Lawmakers responded at the end of 2020 by tightening the FAA’s oversight of Boeing employees delegated to conduct safety work on the government’s behalf, and directing the agency to issue new rules requiring manufacturers developing new aircraft to disclose critical safety information. Three years later, much of that work remains in progress, with officials missing lawmakers’ deadlines in some cases.

The FAA also decided to take more control of the airworthiness certificate inspections. The certificates are the final sign-off that the plane is approved to be put into service, and must be kept with the aircraft. Before issuing the certificate, FAA inspectors review paperwork and visually inspect the plane inside and out.

The agency informed Boeing in late 2019 that the agency would continue carrying out the work itself, rather than delegating the process to the company, until it was confident that “Boeing has fully functional quality control and verification processes in place.”

Sen. Maria Cantwell (D-Wash.), the chair of the Commerce Committee, disclosed after the Alaska blowout that she had requested in early 2023 that the FAA audit Boeing’s production lines to determine whether the company’s processes were sufficient to ensure planes were being built correctly.

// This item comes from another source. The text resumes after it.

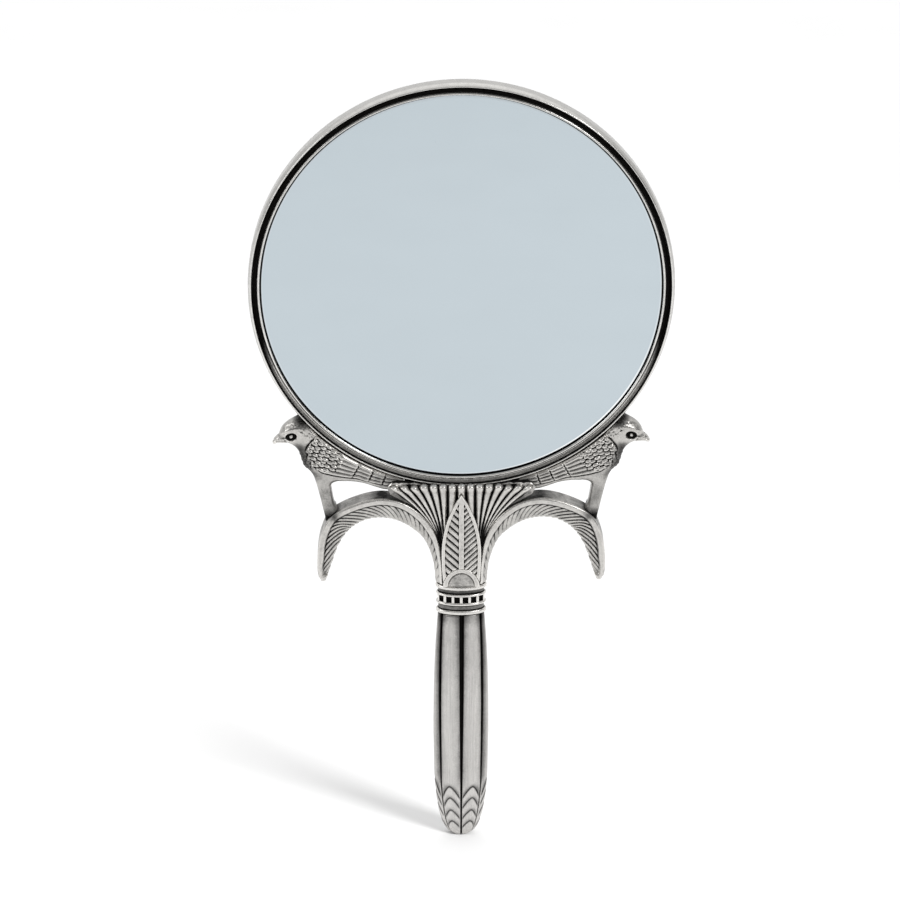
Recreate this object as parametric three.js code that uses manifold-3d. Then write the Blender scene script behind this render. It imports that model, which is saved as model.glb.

She was rebuffed by the agency. The FAA’s then-acting administrator said in April that its existing oversight was sufficient.

“It appears that FAA’s oversight processes have not been effective in ensuring that Boeing produces airplanes that are in condition for safe operation,” Cantwell wrote to the agency this month.

The agency announced a fresh audit the following day. It also announced last week that it was deploying more inspectors and would use its authority over the airworthiness certificates to cap the number of Max jets it produces each month until it was confident quality control problems at the company’s factory had been solved.

The message to the company was intended to be clear. In a statement, Whitaker said, “This won’t be back to business as usual for Boeing.”